En la década de 1970, se llamaban marcadores de punta y no laterales. Tenían más pinta de mecánicos que de atletas profesionales y, lejos del protagonismo táctico del que gozan en la actualidad, integraban la lista de segundones. Antihéroes por definición, de perfil mínimo por conveniencia –a algunos les rebotaba la pelota–, eran la contracara del carisma luminoso del número diez, el crack. El cuatro y el tres se limitaban al duelo obsesivo –nunca exento del tronar de canilleras– con el wing que surcaba su zona. Era un partido aparte, una batalla individual, como el pica-pica del truco.
En esa región casi anónima, Jorge José González, el Negro (en rigor, un típico mulato yorugua), llegó a ser un ídolo de Rosario Central. ¿Cómo? Con tenacidad, entrega, celo en la marca y, sobre todo, la identificación con la camiseta surgida de una continuidad de años. González, número cuatro que empezó de tres (es decir, un abonado al remo), se ganó el cielo por la persistencia. De hecho, es quien jugó más partidos con la camiseta de Central: algunos le computan 478; otros se estiran hasta 519, entre competencia doméstica y Copa Libertadores, desde 1966 hasta 1978. Más que Poy, que Palma, que Kempes, que cualquiera de las glorias que agitan con orgullo los canallas. También es el futbolista que estuvo en mayor cantidad de clásicos ante Newell’s: 37, con 12 victorias, 19 empates y 6 derrotas (acá hay unanimidad entre los estadígrafos).

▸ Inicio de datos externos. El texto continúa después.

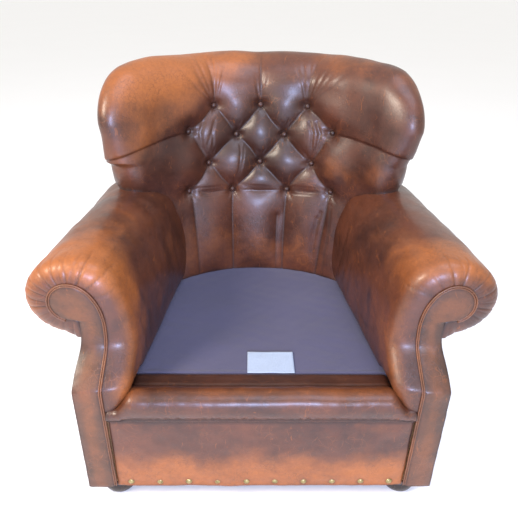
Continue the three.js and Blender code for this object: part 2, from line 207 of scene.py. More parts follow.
def smooth_line(points, step, closed=False):
    """A smooth line through the points, with stops about a step apart."""
    points = np.array(points, float)
    count = len(points)
    spans = count if closed else count - 1
    dense = []
    for i in range(spans):
        if closed:
            a, b, c, d = (points[(i + k) % count] for k in (-1, 0, 1, 2))
        else:
            b, c = points[i], points[i + 1]
            a = points[i - 1] if i else 2 * b - c
            d = points[i + 2] if i + 2 < count else 2 * c - b
        t = np.linspace(0, 1, 24, endpoint=False)[:, None]
        dense.append(0.5 * (2 * b + (c - a) * t + (2 * a - 5 * b + 4 * c - d) * t ** 2
                            + (3 * b - a - 3 * c + d) * t ** 3))
    dense.append(points[:1] if closed else points[-1:])
    dense = np.concatenate(dense)
    run = np.concatenate([[0], np.cumsum(np.linalg.norm(np.diff(dense, axis=0), axis=1))])
    stops = np.linspace(0, run[-1], max(2, round(run[-1] / step)) + 1)
    return np.stack([np.interp(stops, run, dense[:, k]) for k in range(points.shape[1])], axis=1)


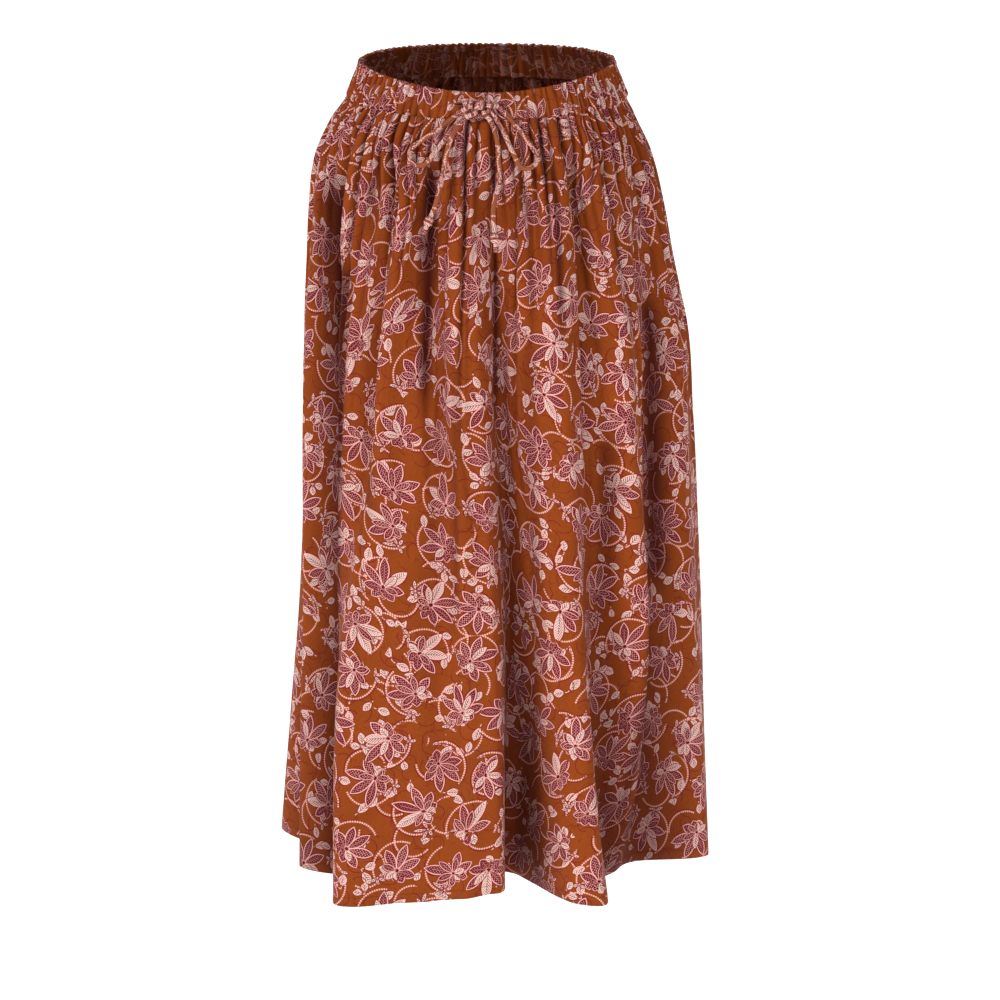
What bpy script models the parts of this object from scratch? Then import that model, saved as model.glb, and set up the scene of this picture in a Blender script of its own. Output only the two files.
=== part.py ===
"""A gathered midi skirt, worn shape: two panels, an elastic waist casing and a tied drawstring.

Metres, +Z up. The front faces -Y. The origin is the middle of the waist, at half the height of the casing.
A turn is an angle round the waist in degrees: 0 at the front, 90 at the +X side, 180 at the back.
A drop is the distance down the cloth from the casing's seam.
"""

import math
from collections import namedtuple

import bmesh
import bpy
import numpy as np
from mathutils import Vector

MM = 0.001

# Driving sizes
CLOTH_WALL = 1.0 * MM
CASING_WALL = 3.0 * MM
SEAM_GAP = 0.3 * MM
SEAM_EDGE = 1.0 * MM
CASING_HEIGHT_AT_FRONT = 26 * MM
CASING_HEIGHT = 35 * MM
WAIST_LOW_AT_FRONT = 8 * MM
WAIST_DIP = 5 * MM
HEM_LEVEL = -778 * MM
HEM_RISE_AT_BACK = 16 * MM
GATHERS_PER_PANEL = 30
COLUMNS_PER_GATHER = 4
GATHER_SPAN = 9 * MM
SEAM_OVERRUN = 9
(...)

Los números de récord y el bicampeonato (1971 y 1973) lo llevaron al panteón de los próceres. Pero hubo un episodio, una jugada, que lo transformó en un personaje literario, pues fue copartícipe de una proeza documentada, real, que tiene a su vez la consistencia de un sueño. Ocurrió, cómo no, el 19 de diciembre de 1971, en cancha de River, frente a Newell’s Old Boys, por la semifinal del torneo Nacional. El Negro González, en una de sus proyecciones, le envió el centro a Aldo Poy para que se zambullera en la palomita que los centralistas convirtieron en postal de la felicidad. Años de trajinar la raya, de tratar la pelota con cordialidad, de marcar bajo el código de la lealtad, de ofrendar hasta el último aliento son un detalle al lado de ese centro mágico, según la escala dictada por la rivalidad rosarina.

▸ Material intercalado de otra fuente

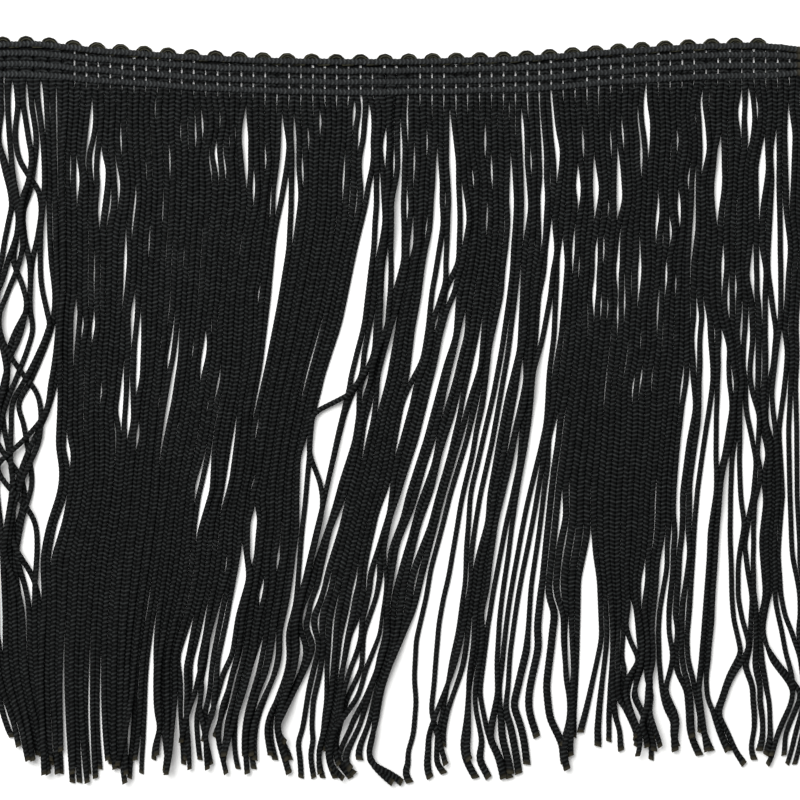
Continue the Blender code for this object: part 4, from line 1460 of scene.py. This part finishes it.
@dataclass(frozen=True)
class KnitShading:
    """The shared shading of yarn: a painted highlight on the crests or plies, fine fibres and the cut
    end.

    Each pair is the value at a share of none, and how much more there is at a share of one.
    """

    name: str = "knit_shading"
    stitch_spread: float = 977.0
    thread_spread: float = 91.0
    fibres_across: float = 5.0
    fibres_along: float = 2.2
    fibre_scale: float = 1.6
    fibre_detail: float = 3.0
    # the painted highlight on the crests and along the plies
    stitch_highlight: tuple[float, float] = (0.25, 0.75)
    crest_sharpness: float = 2.4
    crest_fibres: tuple[float, float] = (0.2, 1.2)
    ply_turn: float = 0.16
    ply_slant: float = 1.05
    ply_sharpness: float = 2.2
    ply_fibres: tuple[float, float] = (0.1, 1.4)
    fibre_height: float = 0.6
    crest_height: float = 0.4
    cut_length: float = 0.0012

    def tree(self) -> bpy.types.NodeTree:
        """Builds the node group once, and finds it again after that.

        Returns:
            The group, with the outputs Crest, Plies, Height and Cut End.
        """
        if self.name in bpy.data.node_groups:
            return bpy.data.node_groups[self.name]
        tree = bpy.data.node_groups.new(self.name, "ShaderNodeTree")
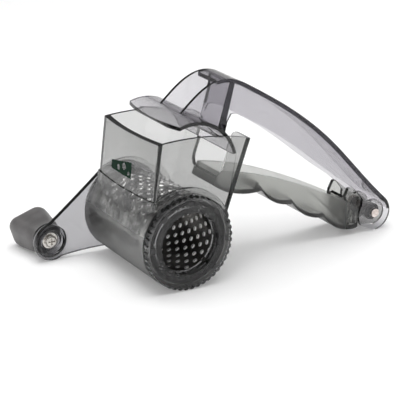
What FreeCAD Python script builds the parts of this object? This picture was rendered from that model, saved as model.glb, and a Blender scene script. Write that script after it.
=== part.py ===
import FreeCAD, Part
import math
import os

# Rotary cheese grater, in millimetres. X runs from the hopper to the hinge, Y along the drum from its
# outlet to the crank, Z is up. The pieces are drawn about the drum's axis, half way across the hopper,
# and saved with the origin in the middle of the outlet, at the face of the front collar.
# It stands as it lies on a table, on the drum housing and the knuckle of the lever.
# The lever is drawn part open, the crank low and to the front.

Vector = FreeCAD.Vector

# ---- driving dimensions ----
wall = 1.9                      # hopper, housing and lever walls
drum_radius = 22.5              # outside of the steel tube
drum_sheet = 0.6                # its thickness
housing_bore = 23.3             # inside of the drum housing
housing_radius = 25.2           # outside of the drum housing
housing_front = -32.3           # open end of the housing
housing_back = 30.4             # crank end of the housing

hopper_half = 28.7              # half the width of the hopper
front_foot = (-17.7, 19.1)      # X, Z of a point low on the outside of the front wall
front_slope = 0.0854            # run for each millimetre of rise
front_bow = 2.4                 # how far the middle of the front wall stands out
front_taper = 0.033             # the front wall is thicker towards its rim
front_corner = 1.3              # radius of the hopper's upright front corners
back_foot = (26.6, 10.3)        # the same for the back wall
back_slope = 0.3316
rim_front = (-14.9, 51.9)       # rim of the hopper, seen from the side
rim_middle = (12.0, 52.6)
rim_back = (39.22, 48.35)
notch_half = 14.5               # half the width of the notch the lever swings through
notch_floor = 23.5
notch_corner = 6.0

hinge = (136.8, -15.0)          # X, Z of the hinge
pin_radius = 2.5
pin_play = 0.06                 # radial play of the pin in the handle
pin_press = 0.01                # and in the lever, which holds it
grip_half = 11.1                # half the width of the lever and of the lower handle
tongue_half = 8.5               # half the width of the tongue between the lever's cheeks
knuckle_radius = 10.2           # rear end of the lever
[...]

Cuando jugaba en Racing de Montevideo, su ciudad natal, se frustró su anhelado pase a Peñarol, la meca uruguaya. El premio consuelo resultó Rosario Central. No era lo mismo, claro, pero el Negro, superado el fugaz desánimo, se mudó a Rosario con ganas de quedarse. Debutó en un amistoso frente al Rapid de Viena (excentricidades del fútbol de entonces), en 1966. Dos meses más tarde, ante River, cumplía su bautismo oficial. Spilinga, Mesiano y Carlos Griguol, que también debutaba, son algunos nombres de aquel equipo remoto que conducía Manuel Giúdice. González, más dotado técnicamente que los colegas de su puesto, acreditaba un paso por la selección olímpica uruguaya.
Luego fueron doce años en la primera de Rosario Central, en los que convirtió diez goles, vio desfilar infinidad de compañeros y participó de la ofensiva que les disputó a los tanques de Buenos Aires el mote de equipo grande gracias a los dos primeros títulos de la historia canalla. Se fue del club en el Metropolitano de 1978. A su lado jugaban Bauza, Bóveda y Orte. Y Griguol ahora oficiaba de entrenador.
Más tarde recaló en Vélez, tan silenciosamente como había arribado a Rosario y allí estuvo hasta 1980. Esta campaña le permitió una nueva marca: ser el extranjero con más partidos disputados en la Argentina. El fin de su carrera llegó en Uruguay, con escalas breves en River y Racing, para cerrar el círculo del relato clásico. La vuelta a Ítaca, la isla de Odiseo.
Pero ya lo dice un poeta premio Nobel: es tan corto el amor y tan largo el olvido. A González, que se fue del fútbol casi con lo puesto (eran otras épocas, otros contratos), no sólo se lo tragó el anonimato, que mal no le sentaba. También lo jaqueó la pobreza. Murió muy joven, a los 46 años, pero ningún archivo dice de qué modo ni registra testimonios de familiares o amigos.